(3D code data)
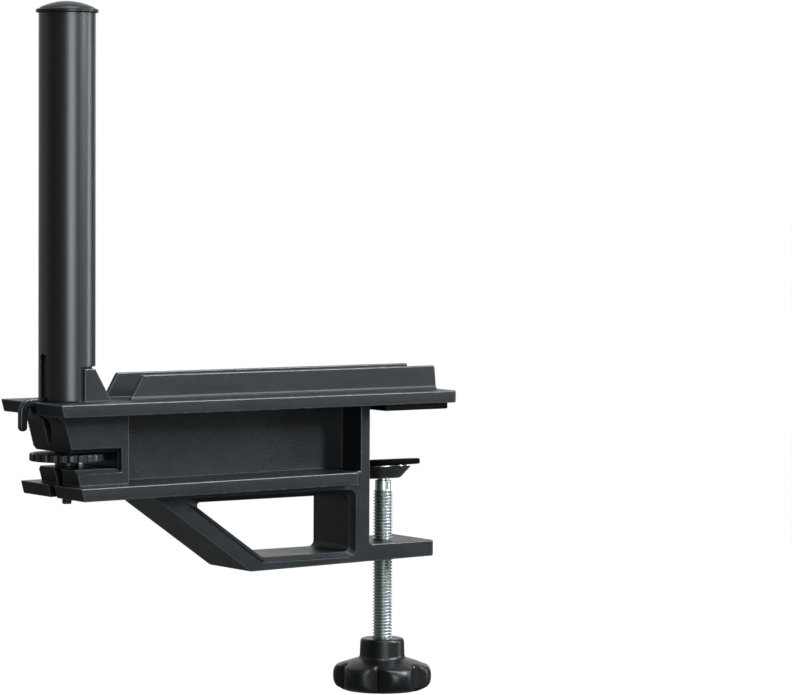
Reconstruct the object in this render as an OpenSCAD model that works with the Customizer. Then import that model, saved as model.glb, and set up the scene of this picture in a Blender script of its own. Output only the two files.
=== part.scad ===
// Table tennis net clamp: a moulded bracket that screws onto the table edge and carries a net post.
// Origin: the table's top edge at the clamp's middle. X runs in over the table, Y along the edge,
// Z up from the playing surface. Millimetres.

/* [Clamp mouth] */
// Height of the mouth, from the rubber of the top jaw to the lower jaw
mouth_h = 52.3; // [48:0.1:60]
// Reach of the top jaw over the table
top_reach = 36; // [34:0.5:44]
// Reach of the lower jaw under the table
low_reach = 30.9; // [28:0.1:36]
// Thickness of the lower jaw
jaw_t = 6.1; // [5:0.1:8]
// Depth of the rubber pad along the table edge
pad_depth = 44; // [30:0.5:45]
// Thickness of the rubber pad
pad_t = 2.3; // [1.5:0.1:3.5]
// Length of the top jaw past the rubber pad
pad_short = 3.4; // [1:0.1:6]
// Fillet between the wall and the top jaw
root_fillet = 1.4; // [0.5:0.1:2]

/* [Beam] */
// Width of the two flanges along the table edge
flange_w = 45.6; // [38:0.2:52]
// Thickness of the top flange
flange_t = 4.7; // [4:0.1:6]
// Thickness of the lower flange
low_flange_t = 4.9; // [4:0.1:6]
// Gap between the flanges at the post
gap_post = 26.3; // [25:0.1:28]
// Gap between the flanges at the table edge
gap_edge = 25.4; // [24:0.1:27]
// Thickness of the web between the flanges
web_t = 3; // [2:0.1:6]
// Thickness of the wall against the table edge, beside the web
wall_t = 4.3; // [3:0.1:6]
// Width of the box, the wall, the lower frame and the lower jaw
frame_w = 28.8; // [27.6:0.2:34]
// Length of the lower flange past the wall
low_flange_past = 5.3; // [3:0.1:8]
// Plan radius of the flange corners over the table
corner_r = 2.5; // [1:0.1:4]

/* [Post end] */
// Distance from the table edge to the post's axis
overhang = 127.2; // [120:0.1:140]
// Distance from the post's axis to the end of the top flange
end_out = 15.4; // [14:0.1:18]
// Lean of the end from upright, in degrees
end_lean = 15.2; // [8:0.1:18]
// Step back of the box from the flange ends
end_step = 4.4; // [2:0.1:5]
// Side of the gusset between the top flange and the box
end_gusset = 2.6; // [1:0.1:4]
// Length of the box past the post's axis
box_in = 18.4; // [17:0.1:24]
// Width of the slit in the end
slit_w = 4.6; // [3.2:0.1:4.8]
// Width of the slit below the thumbwheel
low_slit_w = 4.7; // [3.6:0.1:4.7]
// End of the upper slit, measured outwards from the post's axis
slit_end = 6.3; // [5.6:0.1:7]
// Height of the slot for the thumbwheel
slot_h = 6.2; // [5.8:0.1:7]
// Depth of the slot's roof below the top of the flange
slot_drop = 18.6; // [17.5:0.1:19.5]
// Chamfer along the slot's roof and sill
slot_cham = 1.4; // [0.5:0.1:2]

/* [Lower frame] */
// Start of the brace, measured from the table edge
brace_out = 99.6; // [92:0.1:108]
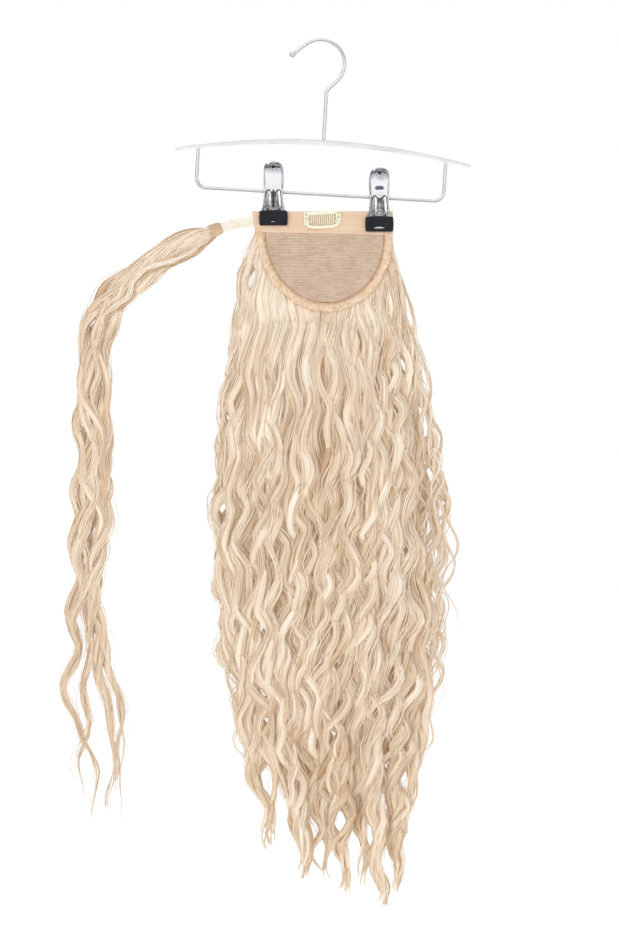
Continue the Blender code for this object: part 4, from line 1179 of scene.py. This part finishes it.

▸ What needs to be done
Send back every record, precisely as written.

▸ Task output
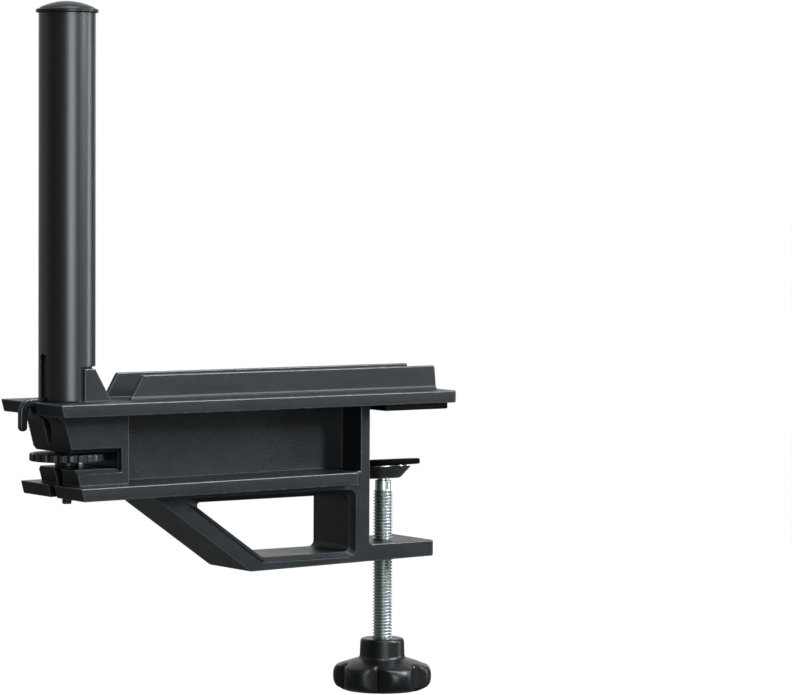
Reconstruct the object in this render as an OpenSCAD model that works with the Customizer. Then import that model, saved as model.glb, and set up the scene of this picture in a Blender script of its own. Output only the two files.
=== part.scad ===
// Table tennis net clamp: a moulded bracket that screws onto the table edge and carries a net post.
// Origin: the table's top edge at the clamp's middle. X runs in over the table, Y along the edge,
// Z up from the playing surface. Millimetres.

/* [Clamp mouth] */
// Height of the mouth, from the rubber of the top jaw to the lower jaw
mouth_h = 52.3; // [48:0.1:60]
// Reach of the top jaw over the table
top_reach = 36; // [34:0.5:44]
// Reach of the lower jaw under the table
low_reach = 30.9; // [28:0.1:36]
// Thickness of the lower jaw
jaw_t = 6.1; // [5:0.1:8]
// Depth of the rubber pad along the table edge
pad_depth = 44; // [30:0.5:45]
// Thickness of the rubber pad
pad_t = 2.3; // [1.5:0.1:3.5]
// Length of the top jaw past the rubber pad
pad_short = 3.4; // [1:0.1:6]
// Fillet between the wall and the top jaw
root_fillet = 1.4; // [0.5:0.1:2]

/* [Beam] */
// Width of the two flanges along the table edge
flange_w = 45.6; // [38:0.2:52]
// Thickness of the top flange
flange_t = 4.7; // [4:0.1:6]
// Thickness of the lower flange
low_flange_t = 4.9; // [4:0.1:6]
// Gap between the flanges at the post
gap_post = 26.3; // [25:0.1:28]
// Gap between the flanges at the table edge
gap_edge = 25.4; // [24:0.1:27]
// Thickness of the web between the flanges
web_t = 3; // [2:0.1:6]
// Thickness of the wall against the table edge, beside the web
wall_t = 4.3; // [3:0.1:6]
// Width of the box, the wall, the lower frame and the lower jaw
frame_w = 28.8; // [27.6:0.2:34]
// Length of the lower flange past the wall
low_flange_past = 5.3; // [3:0.1:8]
// Plan radius of the flange corners over the table
corner_r = 2.5; // [1:0.1:4]

/* [Post end] */
// Distance from the table edge to the post's axis
overhang = 127.2; // [120:0.1:140]
// Distance from the post's axis to the end of the top flange
end_out = 15.4; // [14:0.1:18]
// Lean of the end from upright, in degrees
end_lean = 15.2; // [8:0.1:18]
// Step back of the box from the flange ends
end_step = 4.4; // [2:0.1:5]
// Side of the gusset between the top flange and the box
end_gusset = 2.6; // [1:0.1:4]
// Length of the box past the post's axis
box_in = 18.4; // [17:0.1:24]
// Width of the slit in the end
slit_w = 4.6; // [3.2:0.1:4.8]
// Width of the slit below the thumbwheel
low_slit_w = 4.7; // [3.6:0.1:4.7]
// End of the upper slit, measured outwards from the post's axis
slit_end = 6.3; // [5.6:0.1:7]
// Height of the slot for the thumbwheel
slot_h = 6.2; // [5.8:0.1:7]
// Depth of the slot's roof below the top of the flange
slot_drop = 18.6; // [17.5:0.1:19.5]
// Chamfer along the slot's roof and sill
slot_cham = 1.4; // [0.5:0.1:2]

/* [Lower frame] */
// Start of the brace, measured from the table edge
brace_out = 99.6; // [92:0.1:108]
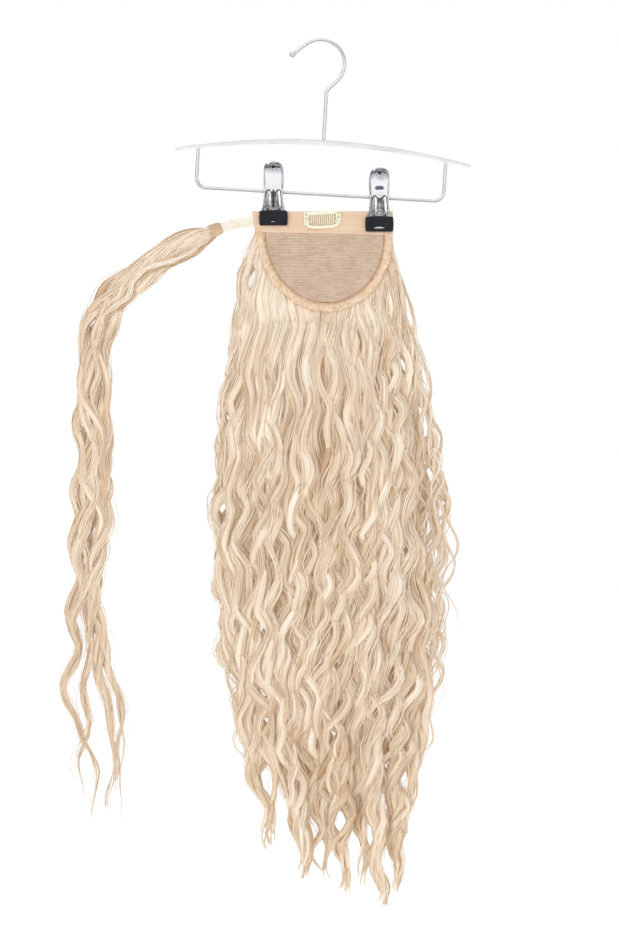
Continue the Blender code for this object: part 4, from line 1179 of scene.py. This part finishes it.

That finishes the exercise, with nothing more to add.